Enzootic bovine leucosis


Enzootic bovine leucosis is category 1 restricted matter.

Under Queensland legislation, if you suspect the presence of this disease in any species of animal, you must report it to Biosecurity Queensland on 13 25 23 or contact the Emergency Animal Disease Hotline on 1800 675 888.

Enzootic Bovine Leucosis (EBL) is a lymphoproliferative disease (tumour-causing) caused by infection with Bovine Leukaemia Virus (BLV). EBL was eradicated from the Australian dairy herd in 2012. EBL occurs at very low prevalence in beef cattle

Scientific name

Enzootic Bovine Leucosis


Bovine leukaemia virus, an exogenous retrovirus

Other names

  • EBL
  • Enzootic Bovine Leukosis


Worldwide, including Australia.

The EBL accreditation scheme has eradicated EBL from the Australian dairy herd.

There is a low prevalence of EBL infection in the Australian beef herd and clinical disease in beef cattle is rare.

Affected animals

  • cattle
  • buffalo
  • zebu

Clinical signs

The majority of EBL infected cattle do not show signs of disease.

Only a very small number of infected cattle that become ill, produce clinical signs of disease. These signs may include:

  • loss of condition/weight loss
  • lack of appetite
  • anaemia
  • weakness
  • enlargement (tumours) of superficial lymph nodes
  • other clinical signs may occur specific to the organ systems affected (respiratory, circulatory, digestive, urinary and neurological systems).

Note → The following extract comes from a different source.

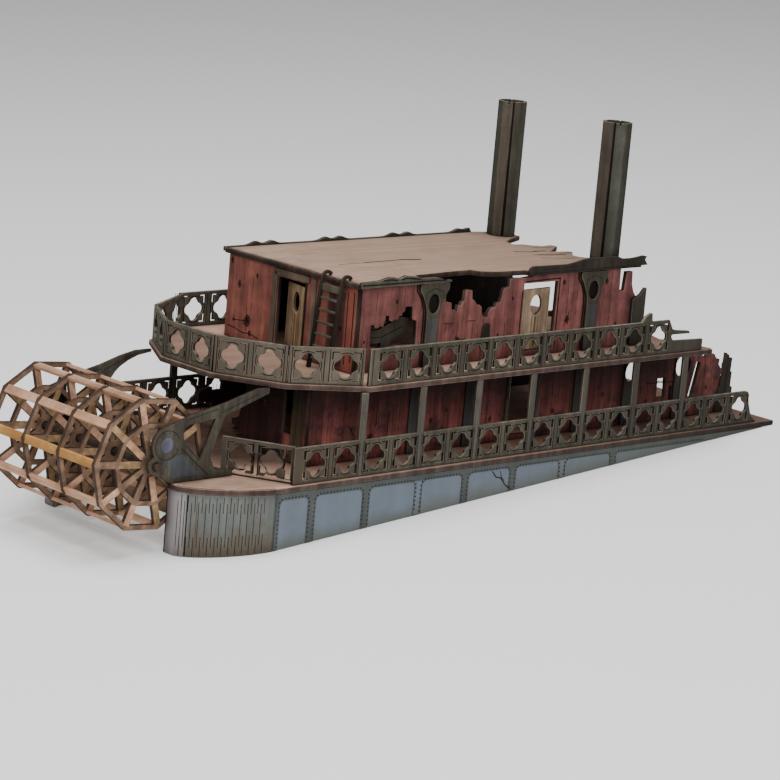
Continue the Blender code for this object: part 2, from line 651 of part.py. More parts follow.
def build_wheel():
    """A cage of four ten-sided rings on ten long laths, glued up as one turning piece."""
    rim = [polar(WHEEL_RADIUS, WHEEL_TURN + 2 * math.pi * i / WHEEL_SIDES) for i in range(WHEEL_SIDES)]
    bore = oval(0.0, 0.0, 2 * AXLE_HOLE, 2 * AXLE_HOLE, 20)
    outer_y = WHEEL_HALF - RING_BOARD / 2
    rings = []
    for i, y in enumerate((-outer_y, -outer_y / 3, outer_y / 3, outer_y)):
        ring = board("paddle_wheel_ring_%d" % i, rim, RAW_BOARD, (0, y, 0), LENGTHWISE, RING_BOARD,
                     holes=[bore, *ring_holes()], parent=WHEEL)
        rings.append(curve_to_mesh(ring))
    wheel = rings[0]
    wheel.name = "paddle_wheel"
    for ring in rings[1:]:
        PARTS.objects.unlink(ring)
        CUTTERS.objects.link(ring)
        ring.hide_render = True
        ring.display_type = "WIRE"
        combine(wheel, ring, "UNION")
    seat = WHEEL_RADIUS - 1.9
    for i in range(WHEEL_SIDES):
        angle = WHEEL_TURN + 2 * math.pi * i / WHEEL_SIDES
        x, z = polar(seat, angle)
        lath = box_mesh("lath", (LATH_THICK, 2 * WHEEL_HALF - 1.0, LATH_WIDTH))
        combine(wheel, helper("lath_%d" % i, lath, (x, 0, z), (0.0, -angle, 0.0), WHEEL), "UNION")
    paint(wheel, RAW_BOARD)
    wheel.parent = WHEEL
    wheel.matrix_parent_inverse = WHEEL.matrix_world.inverted()
    axle = bpy.data.objects.new("wheel_axle", cylinder_along_y(AXLE_RADIUS, 2 * (WELL_HALF + 4.5)))
    place(axle, (0, 0, 0), FLAT, WHEEL)
    PARTS.objects.link(axle)
    axle.data.shade_smooth()
    axle.data.set_sharp_from_angle(angle=math.radians(40))
    paint(axle, RAW_BOARD)


def main():
    build_main_deck()
    build_hull_sides()
    build_hull_wraps()
    build_bulkheads()
    build_lower_cabin()
    build_upper_deck()
    build_upper_cabin()
    build_pilasters()
    build_roof()
    build_cornices()
    build_chimneys()
    build_main_rails()
    build_upper_rails()
    build_stern_rails()
    build_ladder()
    build_doors()
    build_fallen_boards()
    build_brackets()
    build_wheel()


main()
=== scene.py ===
# %% [markdown]
# # A wrecked paddle steamer cut from board
#
# The model is glued up from flat laser-cut boards. A laser leaves three kinds of surface: the painted
# face, a scorched cut edge, and a thin rim between them where the paint is rubbed. Each board here is
# made with those three surfaces, so most of the likeness comes from the edges, not from the paint.
#
# Sizes are in millimetres in the boat's own frame: X to the bow, Y to port, Z up from the main deck.

import math
import random

import bmesh
import bpy
from mathutils import Matrix, Vector


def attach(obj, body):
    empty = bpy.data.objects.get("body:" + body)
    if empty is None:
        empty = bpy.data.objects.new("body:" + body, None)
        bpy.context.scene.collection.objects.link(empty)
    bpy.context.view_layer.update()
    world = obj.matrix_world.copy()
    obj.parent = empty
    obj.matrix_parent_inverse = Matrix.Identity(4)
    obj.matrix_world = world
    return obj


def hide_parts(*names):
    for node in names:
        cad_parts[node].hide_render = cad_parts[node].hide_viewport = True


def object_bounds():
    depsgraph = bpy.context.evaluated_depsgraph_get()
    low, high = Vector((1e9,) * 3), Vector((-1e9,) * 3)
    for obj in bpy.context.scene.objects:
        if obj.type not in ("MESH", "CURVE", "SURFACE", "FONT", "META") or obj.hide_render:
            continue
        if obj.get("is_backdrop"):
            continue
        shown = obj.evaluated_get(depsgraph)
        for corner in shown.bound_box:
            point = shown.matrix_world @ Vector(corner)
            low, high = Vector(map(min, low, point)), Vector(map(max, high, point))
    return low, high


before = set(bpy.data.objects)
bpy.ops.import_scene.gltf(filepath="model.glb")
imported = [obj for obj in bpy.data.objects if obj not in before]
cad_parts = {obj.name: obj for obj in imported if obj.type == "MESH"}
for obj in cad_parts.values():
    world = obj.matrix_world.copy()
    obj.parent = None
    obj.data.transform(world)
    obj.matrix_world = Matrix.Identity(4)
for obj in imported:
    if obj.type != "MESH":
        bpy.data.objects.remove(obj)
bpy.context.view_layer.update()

# %% [markdown]
# ## The boat's frame
#
# The hull stands on a slanted foot, so the decks slope down to the bow. Each piece could be modelled on
# the slant, but level numbers are easier to read and to check. So everything is drawn on a level boat,
# and one matrix takes it to its place on the table.

# %% The boat's matrix
MM = 0.001
FOOT_SLOPE = 0.078
HULL_DEPTH = 31.1
PITCH = math.atan(FOOT_SLOPE)
FRAME_X = -100.4
BOAT = (Matrix.Translation((FRAME_X * MM, 0.0, HULL_DEPTH * math.cos(PITCH) * MM))
        @ Matrix.Rotation(PITCH, 4, "Y") @ Matrix.Scale(MM, 4))
print("the decks slope by", round(math.degrees(PITCH), 2), "degrees")

# %% Sizes that several pieces share
BOARD = 3.0  # thick board: decks, walls, hull
TRIM = 2.0  # thin board: railings, posts, doors, brackets
GAP = 0.3  # a glued joint
HULL_HALF = 87.0
CABIN_HALF = 57.0
LOWER_AFT = -17.8
UPPER_AFT = 13.7
UPPER_DECK = 48.6
DECK_TOP = UPPER_DECK + BOARD
ROOF_Z = 101.5
WALL_TOP_LOW = 48.3
WALL_TOP_HIGH = ROOF_Z - GAP
PANEL = 45.0  # two cells of a railing
CELL = PANEL / 2
RAIL = 21.0
WHEEL_X = -121.5
WHEEL_Z = 10.9
UPRIGHT = math.pi / 2
BOTH = (("starboard", -1), ("port", 1))
CUTS = random.Random(7)  # one source of chance for all plank joints, so each run engraves the same ones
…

Clinical disease is invariably fatal. Death usually occurs within 1 to 5 months.


Dairy Cattle

  • production losses due to decrease in milk yield and premature culling
  • loss of access to domestic and international markets.

Beef cattle and buffalo

  • negligible.

How it is spread

  • Movement of infected animals (e.g. introduction of untested beef bull for mating)
  • Sharing contaminated equipment between properties.

Risk period

All year round; however, calves are most at risk of infection.

Monitoring and action

Maintain good biosecurity, including ensuring dairy herds do not have direct contact with untested beef cattle and that contaminated equipment is not shared between herds.

Monitor your cattle for signs consistent with EBL (see symptoms).

Have a private veterinarian investigate loss of condition due to disease.

Laboratory tests on blood or milk samples can detect the presence of virus or antibodies to the virus.

If you believe EBL is present, you must report it to Biosecurity Queensland on 13 25 23 or contact the Emergency Animal Disease Hotline on 1800 675 888.


Pasteurisation inactivates the virus.

Dairy Australia coordinates a national program to maintain confidence in the Australian dairy herd's freedom from EBL. The program includes testing of bulk milk samples and quality assurance audits of all dairy herds.

Detection of EBL infection in a dairy herd will lead to movement restrictions to minimise spread and an eradication program to test and cull infected dairy cattle.

There are no controls on EBL in the beef and buffalo industries.